What you will do> Write out all the material exactly. Leave nothing out.

Raw data>
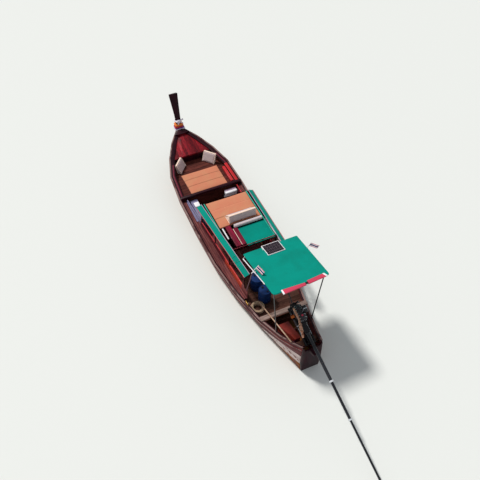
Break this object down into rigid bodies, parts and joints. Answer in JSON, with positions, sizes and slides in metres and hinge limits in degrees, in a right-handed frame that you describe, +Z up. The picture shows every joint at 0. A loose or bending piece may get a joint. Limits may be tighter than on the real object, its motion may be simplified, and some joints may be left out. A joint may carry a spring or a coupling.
{
  "type": "wooden longtail boat",
  "caption": "Slender wooden longtail boat with tall stem, cushioned bow lounge, canopy sun deck, aft roof and a swivelling engine with a long propeller shaft.",
  "frame": {"origin": "on the waterline and the centreline, 5.0 m behind the stem's root", "axes": "+X forward to the bow, +Y to port, +Z up"},
  "size_m": [14.9234, 2.288, 3.2581],
  "materials": {
    "hull_paint": "worn gloss paint",
    "bottom_paint": "matt bottom paint",
    "dark_varnish": "gloss varnish",
    "red_varnish": "gloss varnish",
    "worn_wood": "worn bare wood",
    "pole_wood": "peeled pole, weathered",
    "red_paint": "gloss paint",
    "white_paint": "gloss paint",
    "grey_paint": "matt paint",
    "teal_cloth": "coated canvas",
    "mat_vinyl": "matt vinyl",
    "cushion_cloth": "woven cotton",
    "bolster_cloth": "woven cotton",
    "board_paint": "satin paint",
    "flag_cloth": "thin nylon",
    "solar_glass": "glossy cells under glass",
    "blue_plastic": "scuffed",
    "rope_fibre": "twisted fibre",
    "black_iron": "oily black",
    "engine_steel": "grimy grey",
    "rusty_steel": "rusted",
    "bronze": "worn"
  },
  "bodies": {
    "hull": {"side_planking_port": "hull_paint", "side_planking_starboard": "hull_paint", "bottom_planking": "bottom_paint", "keel": "bottom_paint", "stem_post": "dark_varnish", "transom": "dark_varnish", "gunwale_port": "dark_varnish", "gunwale_starboard": "dark_varnish", "frames": "worn_wood", "sole": "worn_wood", "lounge_deck": "worn_wood", "bow_bulkhead": "dark_varnish", "foredeck": "red_varnish", "bow_mat": "mat_vinyl", "wedge_cushion_port": "cushion_cloth", "wedge_cushion_starboard": "cushion_cloth", "side_seat": "red_paint", "crossbeam": "dark_varnish", "step_box": "white_paint", "side_locker": "grey_paint", "coaming_port": "red_paint", "coaming_starboard": "red_paint", "side_deck_port": "worn_wood", "side_deck_starboard": "worn_wood", "awning_port": "teal_cloth", "awning_starboard": "teal_cloth", "canopy_frame": "dark_varnish", "sun_deck": "dark_varnish", "sun_mat": "mat_vinyl", "backrest": "cushion_cloth", "bolster": "bolster_cloth", "deck_mat": "teal_cloth", "deck_bench": "red_varnish", "aft_deck": "worn_wood", "fuel_drum_forward": "blue_plastic", "fuel_drum_aft": "blue_plastic", "mooring_cleat": "bronze", "rope_coil": "rope_fibre", "rope_lead": "rope_fibre", "aft_thwart": "worn_wood", "stern_locker": "red_paint", "stern_beam": "worn_wood", "swivel_socket": "black_iron", "roof_panel": "teal_cloth", "solar_panel": "solar_glass", "name_board": "board_paint", "roof_frame": "white_paint", "flag_port": "flag_cloth", "flag_starboard": "flag_cloth", "boat_pole": "pole_wood"},
    "swivel": {"swivel_yoke": "black_iron"},
    "engine": {"engine_cradle": "black_iron", "engine_block": "black_iron", "cylinder_head": "engine_steel", "gearbox": "black_iron", "exhaust": "rusty_steel", "tiller": "rusty_steel", "tail_tube": "black_iron"},
    "propeller": {"propeller": "bronze"}
  },
  "joints": [
    {"name": "engine_swivel", "type": "hinge", "parent": "hull", "child": "swivel", "pos_m": [-4.35, 0, 1.05], "axis": [0, 0, 1], "range_deg": [-25, 25]},
    {"name": "engine_tilt", "type": "hinge", "parent": "swivel", "child": "engine", "pos_m": [-4.35, 0, 1.18], "axis": [0, 1, 0], "range_deg": [-5, 12]},
    {"name": "propeller_spin", "type": "hinge", "parent": "engine", "child": "propeller", "pos_m": [-9.20051, 0, -0.03734], "axis": [0.965, 0, 0.2622], "continuous": true}
  ]
}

Answer for the task>
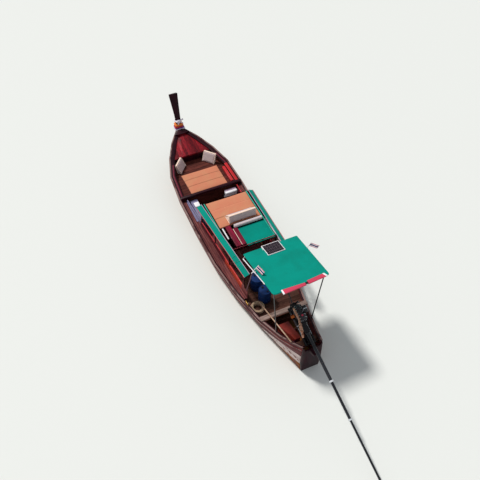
Break this object down into rigid bodies, parts and joints. Answer in JSON, with positions, sizes and slides in metres and hinge limits in degrees, in a right-handed frame that you describe, +Z up. The picture shows every joint at 0. A loose or bending piece may get a joint. Limits may be tighter than on the real object, its motion may be simplified, and some joints may be left out. A joint may carry a spring or a coupling.
{
  "type": "wooden longtail boat",
  "caption": "Slender wooden longtail boat with tall stem, cushioned bow lounge, canopy sun deck, aft roof and a swivelling engine with a long propeller shaft.",
  "frame": {"origin": "on the waterline and the centreline, 5.0 m behind the stem's root", "axes": "+X forward to the bow, +Y to port, +Z up"},
  "size_m": [14.9234, 2.288, 3.2581],
  "materials": {
    "hull_paint": "worn gloss paint",
    "bottom_paint": "matt bottom paint",
    "dark_varnish": "gloss varnish",
    "red_varnish": "gloss varnish",
    "worn_wood": "worn bare wood",
    "pole_wood": "peeled pole, weathered",
    "red_paint": "gloss paint",
    "white_paint": "gloss paint",
    "grey_paint": "matt paint",
    "teal_cloth": "coated canvas",
    "mat_vinyl": "matt vinyl",
    "cushion_cloth": "woven cotton",
    "bolster_cloth": "woven cotton",
    "board_paint": "satin paint",
    "flag_cloth": "thin nylon",
    "solar_glass": "glossy cells under glass",
    "blue_plastic": "scuffed",
    "rope_fibre": "twisted fibre",
    "black_iron": "oily black",
    "engine_steel": "grimy grey",
    "rusty_steel": "rusted",
    "bronze": "worn"
  },
  "bodies": {
    "hull": {"side_planking_port": "hull_paint", "side_planking_starboard": "hull_paint", "bottom_planking": "bottom_paint", "keel": "bottom_paint", "stem_post": "dark_varnish", "transom": "dark_varnish", "gunwale_port": "dark_varnish", "gunwale_starboard": "dark_varnish", "frames": "worn_wood", "sole": "worn_wood", "lounge_deck": "worn_wood", "bow_bulkhead": "dark_varnish", "foredeck": "red_varnish", "bow_mat": "mat_vinyl", "wedge_cushion_port": "cushion_cloth", "wedge_cushion_starboard": "cushion_cloth", "side_seat": "red_paint", "crossbeam": "dark_varnish", "step_box": "white_paint", "side_locker": "grey_paint", "coaming_port": "red_paint", "coaming_starboard": "red_paint", "side_deck_port": "worn_wood", "side_deck_starboard": "worn_wood", "awning_port": "teal_cloth", "awning_starboard": "teal_cloth", "canopy_frame": "dark_varnish", "sun_deck": "dark_varnish", "sun_mat": "mat_vinyl", "backrest": "cushion_cloth", "bolster": "bolster_cloth", "deck_mat": "teal_cloth", "deck_bench": "red_varnish", "aft_deck": "worn_wood", "fuel_drum_forward": "blue_plastic", "fuel_drum_aft": "blue_plastic", "mooring_cleat": "bronze", "rope_coil": "rope_fibre", "rope_lead": "rope_fibre", "aft_thwart": "worn_wood", "stern_locker": "red_paint", "stern_beam": "worn_wood", "swivel_socket": "black_iron", "roof_panel": "teal_cloth", "solar_panel": "solar_glass", "name_board": "board_paint", "roof_frame": "white_paint", "flag_port": "flag_cloth", "flag_starboard": "flag_cloth", "boat_pole": "pole_wood"},
    "swivel": {"swivel_yoke": "black_iron"},
    "engine": {"engine_cradle": "black_iron", "engine_block": "black_iron", "cylinder_head": "engine_steel", "gearbox": "black_iron", "exhaust": "rusty_steel", "tiller": "rusty_steel", "tail_tube": "black_iron"},
    "propeller": {"propeller": "bronze"}
  },
  "joints": [
    {"name": "engine_swivel", "type": "hinge", "parent": "hull", "child": "swivel", "pos_m": [-4.35, 0, 1.05], "axis": [0, 0, 1], "range_deg": [-25, 25]},
    {"name": "engine_tilt", "type": "hinge", "parent": "swivel", "child": "engine", "pos_m": [-4.35, 0, 1.18], "axis": [0, 1, 0], "range_deg": [-5, 12]},
    {"name": "propeller_spin", "type": "hinge", "parent": "engine", "child": "propeller", "pos_m": [-9.20051, 0, -0.03734], "axis": [0.965, 0, 0.2622], "continuous": true}
  ]
}